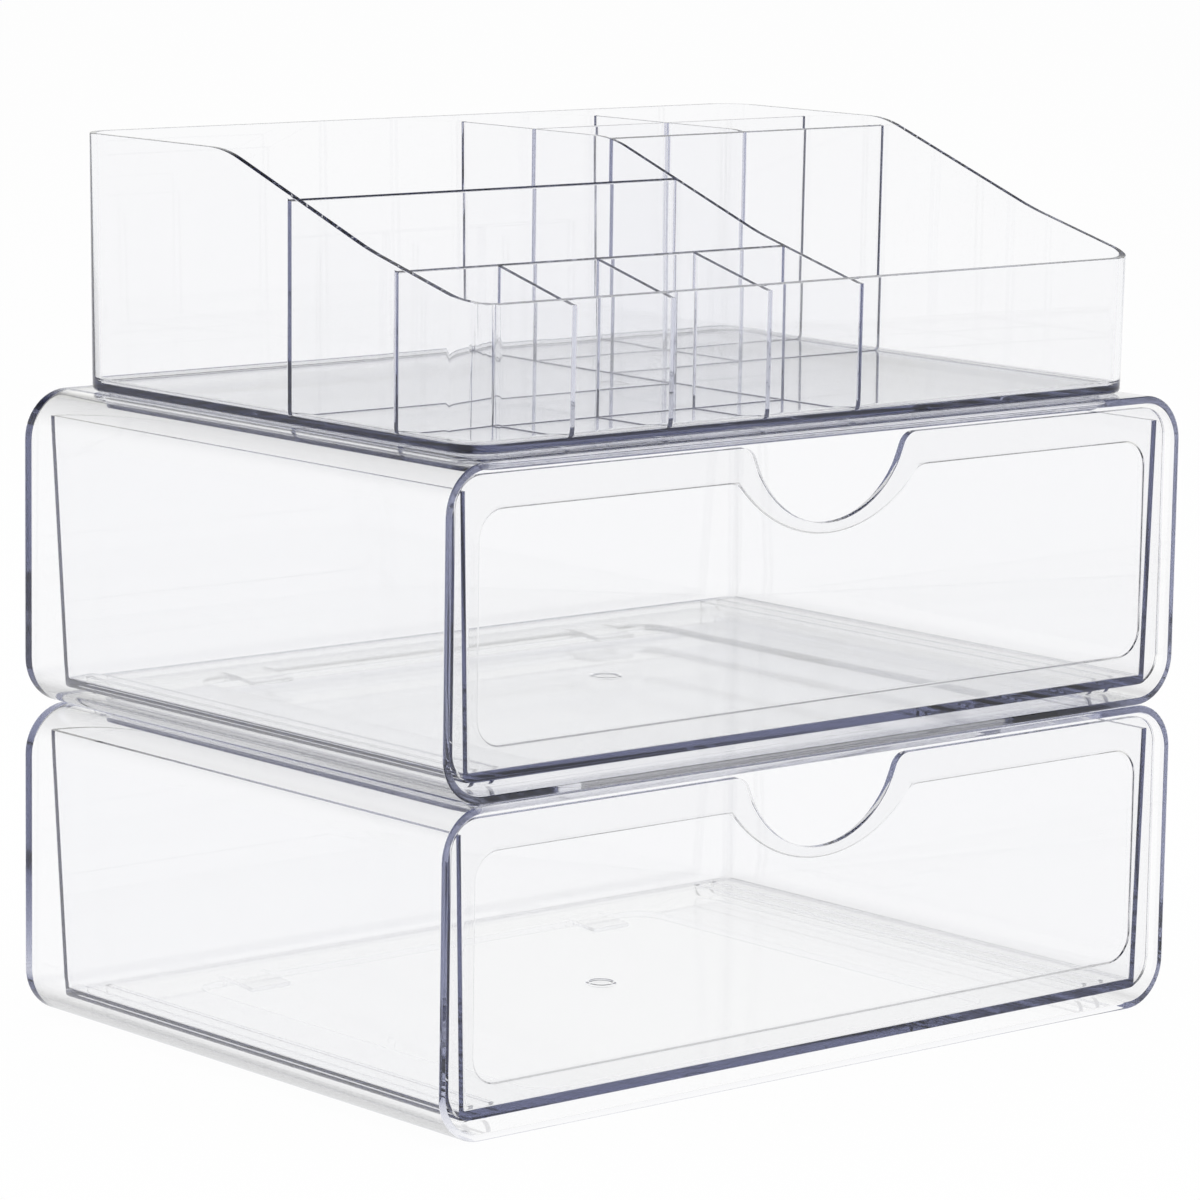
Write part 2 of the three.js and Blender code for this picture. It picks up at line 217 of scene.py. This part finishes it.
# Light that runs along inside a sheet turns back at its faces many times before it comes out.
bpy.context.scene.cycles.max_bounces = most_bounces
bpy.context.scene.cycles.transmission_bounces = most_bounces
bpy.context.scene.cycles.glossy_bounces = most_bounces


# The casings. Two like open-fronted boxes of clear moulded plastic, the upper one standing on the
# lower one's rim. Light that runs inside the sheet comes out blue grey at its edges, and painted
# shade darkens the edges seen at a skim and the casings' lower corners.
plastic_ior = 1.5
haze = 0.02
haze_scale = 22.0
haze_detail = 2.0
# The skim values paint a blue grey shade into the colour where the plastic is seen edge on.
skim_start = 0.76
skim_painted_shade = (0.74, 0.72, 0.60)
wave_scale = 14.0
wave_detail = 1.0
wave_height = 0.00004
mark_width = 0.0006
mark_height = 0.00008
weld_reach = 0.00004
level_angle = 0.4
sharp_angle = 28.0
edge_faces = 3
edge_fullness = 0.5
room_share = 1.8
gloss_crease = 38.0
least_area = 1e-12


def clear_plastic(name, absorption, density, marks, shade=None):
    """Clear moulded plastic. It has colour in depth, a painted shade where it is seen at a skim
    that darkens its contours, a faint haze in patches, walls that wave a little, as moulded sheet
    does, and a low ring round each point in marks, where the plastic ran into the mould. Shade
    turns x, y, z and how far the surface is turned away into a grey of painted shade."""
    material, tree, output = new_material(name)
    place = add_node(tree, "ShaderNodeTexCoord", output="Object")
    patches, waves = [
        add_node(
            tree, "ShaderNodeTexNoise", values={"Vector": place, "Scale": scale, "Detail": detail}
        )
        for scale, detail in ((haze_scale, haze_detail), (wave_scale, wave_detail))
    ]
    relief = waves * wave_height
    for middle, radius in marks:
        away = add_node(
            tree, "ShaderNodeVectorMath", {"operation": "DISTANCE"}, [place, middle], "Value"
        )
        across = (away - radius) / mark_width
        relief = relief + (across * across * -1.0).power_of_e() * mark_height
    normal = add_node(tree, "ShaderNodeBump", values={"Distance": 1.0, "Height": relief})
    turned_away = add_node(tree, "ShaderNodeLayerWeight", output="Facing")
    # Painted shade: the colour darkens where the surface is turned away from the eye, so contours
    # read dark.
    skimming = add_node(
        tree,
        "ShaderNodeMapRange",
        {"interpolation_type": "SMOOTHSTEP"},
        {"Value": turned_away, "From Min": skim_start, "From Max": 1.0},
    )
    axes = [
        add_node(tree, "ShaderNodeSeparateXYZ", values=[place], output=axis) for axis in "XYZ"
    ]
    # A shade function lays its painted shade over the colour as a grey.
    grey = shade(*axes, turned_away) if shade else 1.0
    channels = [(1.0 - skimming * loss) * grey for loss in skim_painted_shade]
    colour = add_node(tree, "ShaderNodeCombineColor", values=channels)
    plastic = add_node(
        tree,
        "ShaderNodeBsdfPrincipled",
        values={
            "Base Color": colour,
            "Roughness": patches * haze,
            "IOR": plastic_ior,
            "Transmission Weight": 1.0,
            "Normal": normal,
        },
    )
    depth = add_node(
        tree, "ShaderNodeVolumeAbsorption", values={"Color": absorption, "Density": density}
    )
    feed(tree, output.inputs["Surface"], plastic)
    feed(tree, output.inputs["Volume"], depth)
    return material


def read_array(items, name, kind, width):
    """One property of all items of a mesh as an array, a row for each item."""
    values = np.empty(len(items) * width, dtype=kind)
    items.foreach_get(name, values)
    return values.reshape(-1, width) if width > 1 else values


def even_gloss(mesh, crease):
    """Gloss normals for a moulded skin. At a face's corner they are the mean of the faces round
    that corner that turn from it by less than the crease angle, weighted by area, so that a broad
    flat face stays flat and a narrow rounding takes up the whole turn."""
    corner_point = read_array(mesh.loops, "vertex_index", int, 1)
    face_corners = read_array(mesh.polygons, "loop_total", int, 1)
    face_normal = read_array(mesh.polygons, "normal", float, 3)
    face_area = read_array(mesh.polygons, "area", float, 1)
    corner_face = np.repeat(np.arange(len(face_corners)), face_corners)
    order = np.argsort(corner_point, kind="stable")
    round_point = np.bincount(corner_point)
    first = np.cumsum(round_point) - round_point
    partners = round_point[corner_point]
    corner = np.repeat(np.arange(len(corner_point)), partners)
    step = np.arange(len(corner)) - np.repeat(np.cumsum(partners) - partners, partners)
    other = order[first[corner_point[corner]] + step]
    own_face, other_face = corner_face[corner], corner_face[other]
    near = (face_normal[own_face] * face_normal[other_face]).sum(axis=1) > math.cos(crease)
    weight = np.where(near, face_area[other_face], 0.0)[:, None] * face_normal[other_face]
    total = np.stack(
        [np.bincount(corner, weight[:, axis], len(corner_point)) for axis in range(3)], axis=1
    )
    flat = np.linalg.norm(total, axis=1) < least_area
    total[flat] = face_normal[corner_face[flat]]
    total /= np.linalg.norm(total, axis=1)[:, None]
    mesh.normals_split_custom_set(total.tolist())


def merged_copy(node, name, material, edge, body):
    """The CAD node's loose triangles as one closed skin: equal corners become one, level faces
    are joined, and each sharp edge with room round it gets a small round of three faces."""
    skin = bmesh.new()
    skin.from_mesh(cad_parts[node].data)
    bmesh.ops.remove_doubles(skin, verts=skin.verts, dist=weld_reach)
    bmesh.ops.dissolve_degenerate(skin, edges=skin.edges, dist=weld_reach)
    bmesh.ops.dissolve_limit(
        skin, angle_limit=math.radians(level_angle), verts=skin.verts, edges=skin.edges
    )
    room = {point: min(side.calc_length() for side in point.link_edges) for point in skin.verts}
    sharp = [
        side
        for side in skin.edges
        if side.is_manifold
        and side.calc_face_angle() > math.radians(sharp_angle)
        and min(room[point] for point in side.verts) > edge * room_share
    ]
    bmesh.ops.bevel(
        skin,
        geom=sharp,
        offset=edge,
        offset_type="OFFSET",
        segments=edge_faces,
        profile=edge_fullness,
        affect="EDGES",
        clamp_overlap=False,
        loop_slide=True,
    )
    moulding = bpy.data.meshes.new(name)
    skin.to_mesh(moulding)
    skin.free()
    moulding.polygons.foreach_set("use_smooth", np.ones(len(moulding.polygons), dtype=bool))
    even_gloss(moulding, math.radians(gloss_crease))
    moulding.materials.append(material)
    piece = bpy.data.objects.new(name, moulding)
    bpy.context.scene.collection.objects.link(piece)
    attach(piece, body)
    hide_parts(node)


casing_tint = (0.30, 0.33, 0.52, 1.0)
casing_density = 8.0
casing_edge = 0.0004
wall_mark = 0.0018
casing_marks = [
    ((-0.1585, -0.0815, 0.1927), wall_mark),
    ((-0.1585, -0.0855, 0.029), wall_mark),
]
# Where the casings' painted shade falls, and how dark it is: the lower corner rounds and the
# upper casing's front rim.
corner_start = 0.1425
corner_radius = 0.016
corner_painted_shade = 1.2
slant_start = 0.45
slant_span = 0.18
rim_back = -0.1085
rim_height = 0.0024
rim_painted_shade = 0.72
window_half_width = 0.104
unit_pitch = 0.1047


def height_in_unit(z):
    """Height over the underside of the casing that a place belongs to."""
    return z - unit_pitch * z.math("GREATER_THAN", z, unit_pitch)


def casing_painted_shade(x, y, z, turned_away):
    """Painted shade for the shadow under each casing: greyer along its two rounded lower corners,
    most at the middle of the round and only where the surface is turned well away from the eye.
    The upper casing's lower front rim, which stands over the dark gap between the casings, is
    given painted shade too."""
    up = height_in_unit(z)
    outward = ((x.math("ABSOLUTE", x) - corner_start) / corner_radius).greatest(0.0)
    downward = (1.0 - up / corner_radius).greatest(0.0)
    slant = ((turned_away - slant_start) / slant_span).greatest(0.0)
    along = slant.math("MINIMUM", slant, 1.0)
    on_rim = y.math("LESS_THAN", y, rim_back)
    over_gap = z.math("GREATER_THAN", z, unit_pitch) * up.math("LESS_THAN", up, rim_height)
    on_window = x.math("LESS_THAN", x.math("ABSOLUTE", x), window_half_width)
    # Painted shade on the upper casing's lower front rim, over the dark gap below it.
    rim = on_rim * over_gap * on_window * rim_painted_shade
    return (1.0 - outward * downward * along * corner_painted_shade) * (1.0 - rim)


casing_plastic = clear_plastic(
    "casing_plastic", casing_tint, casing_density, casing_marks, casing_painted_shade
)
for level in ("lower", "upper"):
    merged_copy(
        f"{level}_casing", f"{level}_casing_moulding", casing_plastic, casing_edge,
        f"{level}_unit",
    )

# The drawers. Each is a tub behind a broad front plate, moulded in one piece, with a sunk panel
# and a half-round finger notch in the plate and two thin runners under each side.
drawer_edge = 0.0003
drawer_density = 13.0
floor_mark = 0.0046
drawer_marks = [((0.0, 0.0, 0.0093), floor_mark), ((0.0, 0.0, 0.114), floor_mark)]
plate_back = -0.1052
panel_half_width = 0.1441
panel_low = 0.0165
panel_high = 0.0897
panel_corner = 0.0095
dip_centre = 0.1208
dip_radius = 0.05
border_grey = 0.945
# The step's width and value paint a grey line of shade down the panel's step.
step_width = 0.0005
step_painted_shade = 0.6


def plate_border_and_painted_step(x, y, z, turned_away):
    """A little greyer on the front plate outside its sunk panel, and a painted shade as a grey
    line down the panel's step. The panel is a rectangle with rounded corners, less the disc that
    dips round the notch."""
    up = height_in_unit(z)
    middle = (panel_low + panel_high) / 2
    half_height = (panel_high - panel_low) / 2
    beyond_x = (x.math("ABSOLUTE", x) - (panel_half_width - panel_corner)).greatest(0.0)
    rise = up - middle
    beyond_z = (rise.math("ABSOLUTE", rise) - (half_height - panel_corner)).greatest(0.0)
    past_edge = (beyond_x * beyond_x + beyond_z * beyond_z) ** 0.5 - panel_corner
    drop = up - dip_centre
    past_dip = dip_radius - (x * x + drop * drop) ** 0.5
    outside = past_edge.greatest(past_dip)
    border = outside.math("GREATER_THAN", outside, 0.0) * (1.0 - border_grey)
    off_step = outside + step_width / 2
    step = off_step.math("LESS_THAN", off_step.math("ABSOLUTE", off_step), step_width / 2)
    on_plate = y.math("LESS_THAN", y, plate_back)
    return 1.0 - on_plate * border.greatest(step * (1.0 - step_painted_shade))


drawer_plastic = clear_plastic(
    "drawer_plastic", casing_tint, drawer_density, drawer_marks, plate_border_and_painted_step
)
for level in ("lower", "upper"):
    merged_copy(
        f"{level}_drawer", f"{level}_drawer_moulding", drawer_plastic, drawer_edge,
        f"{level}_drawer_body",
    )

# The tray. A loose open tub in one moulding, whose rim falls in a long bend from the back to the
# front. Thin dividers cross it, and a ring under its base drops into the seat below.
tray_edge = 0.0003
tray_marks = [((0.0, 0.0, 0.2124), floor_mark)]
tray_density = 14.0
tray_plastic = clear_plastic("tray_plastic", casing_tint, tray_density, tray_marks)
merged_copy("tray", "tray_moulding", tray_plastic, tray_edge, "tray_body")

PROBLEM TO WORK ON
Using the data above, restate word for word the lines from its opening line through the line that contains "least_area = 1e-12", and no more.

EXERCISE ANSWER
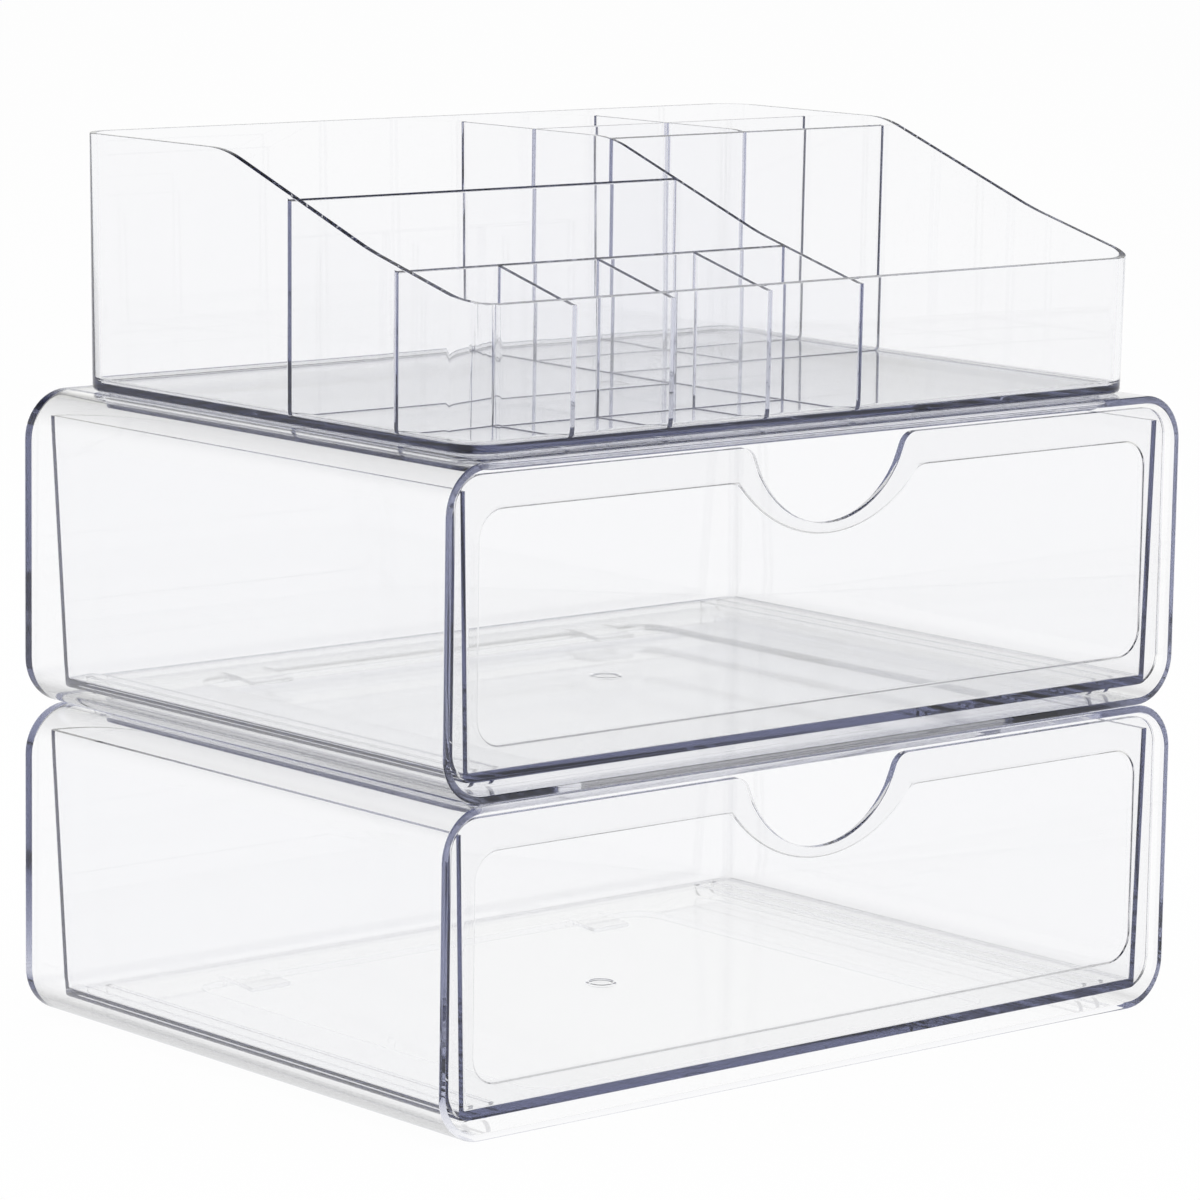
Write part 2 of the three.js and Blender code for this picture. It picks up at line 217 of scene.py. This part finishes it.
# Light that runs along inside a sheet turns back at its faces many times before it comes out.
bpy.context.scene.cycles.max_bounces = most_bounces
bpy.context.scene.cycles.transmission_bounces = most_bounces
bpy.context.scene.cycles.glossy_bounces = most_bounces


# The casings. Two like open-fronted boxes of clear moulded plastic, the upper one standing on the
# lower one's rim. Light that runs inside the sheet comes out blue grey at its edges, and painted
# shade darkens the edges seen at a skim and the casings' lower corners.
plastic_ior = 1.5
haze = 0.02
haze_scale = 22.0
haze_detail = 2.0
# The skim values paint a blue grey shade into the colour where the plastic is seen edge on.
skim_start = 0.76
skim_painted_shade = (0.74, 0.72, 0.60)
wave_scale = 14.0
wave_detail = 1.0
wave_height = 0.00004
mark_width = 0.0006
mark_height = 0.00008
weld_reach = 0.00004
level_angle = 0.4
sharp_angle = 28.0
edge_faces = 3
edge_fullness = 0.5
room_share = 1.8
gloss_crease = 38.0
least_area = 1e-12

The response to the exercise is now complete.